En tous ces lieux, des actions sont possibles pour rendre la population plus compétente et proactive en ce qui concerne sa santé. C’est le principe désigné par l’Organisation Mondiale de la Santé par la formule « Santé dans toutes les politiques » (Health in All Policies).
Mais de façon plus pragmatique, il est également possible de prendre des mesures politiques limitées au système de santé, comme par exemple intégrer le souci de la littératie en santé dans les normes de qualité, les mécanismes de financement, ou encore l’accréditation des professionnels de santé.
Le problème au niveau belge est que, pour être efficace, une véritable politique de littératie en santé doit toucher différentes compétences aujourd’hui réparties à des niveaux différents à la suite des réformes de l’état. Le KCE recommande donc de préparer et de convoquer une conférence interministérielle sur le sujet.
Unir toutes les forces et les bonnes volontés !
La comparaison internationale menée par le KCE a montré que, si les plans d’action initiés par les gouvernements ont une portée symbolique indéniable, certains pays se débrouillent très bien sans.
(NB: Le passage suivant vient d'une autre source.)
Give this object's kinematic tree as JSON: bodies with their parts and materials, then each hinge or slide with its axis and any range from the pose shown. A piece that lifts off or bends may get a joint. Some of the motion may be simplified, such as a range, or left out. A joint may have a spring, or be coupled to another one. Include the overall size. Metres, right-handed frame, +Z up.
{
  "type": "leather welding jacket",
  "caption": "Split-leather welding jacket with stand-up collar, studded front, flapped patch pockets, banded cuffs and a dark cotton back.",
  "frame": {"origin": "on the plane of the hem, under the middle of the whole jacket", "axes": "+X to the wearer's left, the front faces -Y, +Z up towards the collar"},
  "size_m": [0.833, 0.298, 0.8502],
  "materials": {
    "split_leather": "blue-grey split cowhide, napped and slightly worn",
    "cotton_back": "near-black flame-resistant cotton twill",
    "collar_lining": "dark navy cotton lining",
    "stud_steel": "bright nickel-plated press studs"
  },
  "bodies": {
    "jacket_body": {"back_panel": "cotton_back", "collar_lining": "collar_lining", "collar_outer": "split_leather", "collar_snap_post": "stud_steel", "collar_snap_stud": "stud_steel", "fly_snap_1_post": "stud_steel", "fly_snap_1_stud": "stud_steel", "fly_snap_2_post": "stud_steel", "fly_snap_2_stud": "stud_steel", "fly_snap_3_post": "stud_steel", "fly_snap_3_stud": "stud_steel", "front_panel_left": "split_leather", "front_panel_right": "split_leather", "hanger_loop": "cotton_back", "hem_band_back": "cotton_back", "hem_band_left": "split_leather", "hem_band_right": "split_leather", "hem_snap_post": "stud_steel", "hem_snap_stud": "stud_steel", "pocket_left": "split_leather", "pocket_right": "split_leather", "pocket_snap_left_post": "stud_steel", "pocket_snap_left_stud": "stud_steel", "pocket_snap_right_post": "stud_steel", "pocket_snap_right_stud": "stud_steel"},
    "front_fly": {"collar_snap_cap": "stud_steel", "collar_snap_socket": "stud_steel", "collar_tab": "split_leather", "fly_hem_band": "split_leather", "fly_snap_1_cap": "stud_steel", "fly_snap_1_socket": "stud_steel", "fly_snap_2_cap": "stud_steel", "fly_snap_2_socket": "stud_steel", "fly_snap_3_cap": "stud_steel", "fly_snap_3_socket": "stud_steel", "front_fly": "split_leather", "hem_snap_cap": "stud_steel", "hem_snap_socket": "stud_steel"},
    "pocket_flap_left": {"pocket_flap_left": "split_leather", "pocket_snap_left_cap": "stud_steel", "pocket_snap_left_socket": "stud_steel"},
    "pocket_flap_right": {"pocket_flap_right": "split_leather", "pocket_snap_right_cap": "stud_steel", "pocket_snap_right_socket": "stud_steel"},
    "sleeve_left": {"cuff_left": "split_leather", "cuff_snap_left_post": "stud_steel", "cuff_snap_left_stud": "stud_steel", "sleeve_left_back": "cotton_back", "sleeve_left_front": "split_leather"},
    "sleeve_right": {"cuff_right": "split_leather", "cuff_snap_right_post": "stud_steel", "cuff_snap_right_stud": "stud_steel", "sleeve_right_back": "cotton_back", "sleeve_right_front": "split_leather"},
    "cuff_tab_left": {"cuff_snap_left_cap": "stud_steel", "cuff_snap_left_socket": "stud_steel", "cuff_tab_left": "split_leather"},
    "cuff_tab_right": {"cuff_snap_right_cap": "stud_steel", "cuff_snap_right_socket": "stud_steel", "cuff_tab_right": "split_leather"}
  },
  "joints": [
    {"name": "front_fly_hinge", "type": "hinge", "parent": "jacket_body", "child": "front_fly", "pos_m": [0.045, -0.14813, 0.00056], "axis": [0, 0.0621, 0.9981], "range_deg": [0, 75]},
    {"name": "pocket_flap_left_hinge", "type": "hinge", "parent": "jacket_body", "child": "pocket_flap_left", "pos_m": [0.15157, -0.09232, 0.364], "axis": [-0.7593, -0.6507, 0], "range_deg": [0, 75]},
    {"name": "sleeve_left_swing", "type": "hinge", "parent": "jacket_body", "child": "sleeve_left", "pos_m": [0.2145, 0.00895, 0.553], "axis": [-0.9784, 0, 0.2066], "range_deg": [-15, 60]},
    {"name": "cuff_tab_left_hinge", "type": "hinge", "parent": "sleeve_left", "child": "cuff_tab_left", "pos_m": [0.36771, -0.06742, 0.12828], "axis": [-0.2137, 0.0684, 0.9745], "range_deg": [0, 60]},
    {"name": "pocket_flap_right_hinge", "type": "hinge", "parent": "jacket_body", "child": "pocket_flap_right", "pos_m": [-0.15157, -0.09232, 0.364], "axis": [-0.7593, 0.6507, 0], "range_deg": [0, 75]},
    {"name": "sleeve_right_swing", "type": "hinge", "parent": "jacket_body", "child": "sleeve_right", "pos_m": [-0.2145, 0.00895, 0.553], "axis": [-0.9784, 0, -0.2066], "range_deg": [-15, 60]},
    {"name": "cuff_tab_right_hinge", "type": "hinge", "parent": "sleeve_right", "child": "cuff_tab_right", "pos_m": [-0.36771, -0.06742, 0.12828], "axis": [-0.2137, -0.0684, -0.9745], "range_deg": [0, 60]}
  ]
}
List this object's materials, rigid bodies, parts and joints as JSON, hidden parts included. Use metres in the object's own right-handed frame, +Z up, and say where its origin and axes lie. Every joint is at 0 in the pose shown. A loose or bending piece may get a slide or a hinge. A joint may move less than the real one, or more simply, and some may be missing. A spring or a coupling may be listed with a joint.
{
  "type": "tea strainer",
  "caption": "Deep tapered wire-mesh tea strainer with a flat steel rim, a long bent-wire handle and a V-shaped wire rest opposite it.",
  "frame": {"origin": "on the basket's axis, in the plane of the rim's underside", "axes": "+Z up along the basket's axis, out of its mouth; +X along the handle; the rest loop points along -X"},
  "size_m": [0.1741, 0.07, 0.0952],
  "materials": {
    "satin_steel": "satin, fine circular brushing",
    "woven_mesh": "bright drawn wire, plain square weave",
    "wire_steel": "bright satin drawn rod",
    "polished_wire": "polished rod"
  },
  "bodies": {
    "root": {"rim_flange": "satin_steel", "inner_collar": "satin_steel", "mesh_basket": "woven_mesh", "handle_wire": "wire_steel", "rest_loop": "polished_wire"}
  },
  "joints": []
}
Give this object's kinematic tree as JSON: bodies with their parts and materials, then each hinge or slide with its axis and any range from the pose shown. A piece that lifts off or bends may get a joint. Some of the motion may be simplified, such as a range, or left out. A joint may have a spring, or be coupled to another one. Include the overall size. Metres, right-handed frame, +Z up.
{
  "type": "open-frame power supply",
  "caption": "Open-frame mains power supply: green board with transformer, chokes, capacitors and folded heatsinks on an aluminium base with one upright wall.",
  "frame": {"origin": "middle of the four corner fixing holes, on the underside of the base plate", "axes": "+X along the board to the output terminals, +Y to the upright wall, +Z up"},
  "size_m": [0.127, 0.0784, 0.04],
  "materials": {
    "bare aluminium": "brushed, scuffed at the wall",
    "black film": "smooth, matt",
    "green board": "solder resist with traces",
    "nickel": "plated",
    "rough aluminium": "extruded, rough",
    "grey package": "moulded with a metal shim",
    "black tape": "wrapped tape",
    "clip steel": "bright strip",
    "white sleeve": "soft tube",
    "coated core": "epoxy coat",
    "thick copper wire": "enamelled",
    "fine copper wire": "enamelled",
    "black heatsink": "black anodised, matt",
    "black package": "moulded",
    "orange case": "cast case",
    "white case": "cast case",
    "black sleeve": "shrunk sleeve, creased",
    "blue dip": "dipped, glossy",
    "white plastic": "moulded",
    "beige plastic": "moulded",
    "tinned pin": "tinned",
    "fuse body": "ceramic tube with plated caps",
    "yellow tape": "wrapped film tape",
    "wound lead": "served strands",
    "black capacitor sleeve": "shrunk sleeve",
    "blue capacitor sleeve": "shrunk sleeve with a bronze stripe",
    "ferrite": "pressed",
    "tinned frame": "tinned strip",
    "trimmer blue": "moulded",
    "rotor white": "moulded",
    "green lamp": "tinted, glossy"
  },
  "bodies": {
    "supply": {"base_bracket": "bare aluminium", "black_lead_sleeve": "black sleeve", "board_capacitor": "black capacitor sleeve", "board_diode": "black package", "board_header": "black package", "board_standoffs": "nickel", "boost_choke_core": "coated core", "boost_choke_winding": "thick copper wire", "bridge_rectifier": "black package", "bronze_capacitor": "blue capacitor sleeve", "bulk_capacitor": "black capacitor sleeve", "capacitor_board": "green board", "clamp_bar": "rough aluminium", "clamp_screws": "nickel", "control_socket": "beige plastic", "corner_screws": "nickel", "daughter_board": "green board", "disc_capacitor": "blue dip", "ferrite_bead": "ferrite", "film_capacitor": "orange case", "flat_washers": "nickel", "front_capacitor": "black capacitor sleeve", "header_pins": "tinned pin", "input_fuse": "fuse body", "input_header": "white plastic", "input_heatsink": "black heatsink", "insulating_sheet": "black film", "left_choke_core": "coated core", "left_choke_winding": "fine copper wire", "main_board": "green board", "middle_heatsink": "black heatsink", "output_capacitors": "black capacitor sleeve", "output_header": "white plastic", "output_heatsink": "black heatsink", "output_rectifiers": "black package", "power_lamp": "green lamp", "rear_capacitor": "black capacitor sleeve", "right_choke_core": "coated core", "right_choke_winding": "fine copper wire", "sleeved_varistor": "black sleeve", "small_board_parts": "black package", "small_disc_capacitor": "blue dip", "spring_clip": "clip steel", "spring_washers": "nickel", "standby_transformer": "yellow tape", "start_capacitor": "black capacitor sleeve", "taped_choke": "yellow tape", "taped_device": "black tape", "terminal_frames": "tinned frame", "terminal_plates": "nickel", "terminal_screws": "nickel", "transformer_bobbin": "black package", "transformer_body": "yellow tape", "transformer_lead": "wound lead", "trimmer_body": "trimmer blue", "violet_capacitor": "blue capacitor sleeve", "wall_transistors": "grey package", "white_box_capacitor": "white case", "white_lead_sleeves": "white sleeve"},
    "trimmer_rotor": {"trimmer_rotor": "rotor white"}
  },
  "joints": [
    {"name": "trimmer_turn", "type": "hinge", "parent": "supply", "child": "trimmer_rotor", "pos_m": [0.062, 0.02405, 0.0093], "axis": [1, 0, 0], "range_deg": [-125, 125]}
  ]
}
Quelle que soit l’option choisie, la condition essentielle semble être, dans tous les cas, de réussir à mobiliser l’ensemble des acteurs concernés et d’assurer une coordination efficace du travail réalisé.
Notre pays peut déjà compter sur une grande expertise en matière de littératie en santé et sur beaucoup d’acteurs sensibilisés à la problématique, et ce à tous les niveaux et dans tous les secteurs. Recenser les forces vives, évaluer les actions en cours et réfléchir ensemble à optimaliser les efforts à l’avenir, voilà en quelques mots l’essentiel des pistes proposées.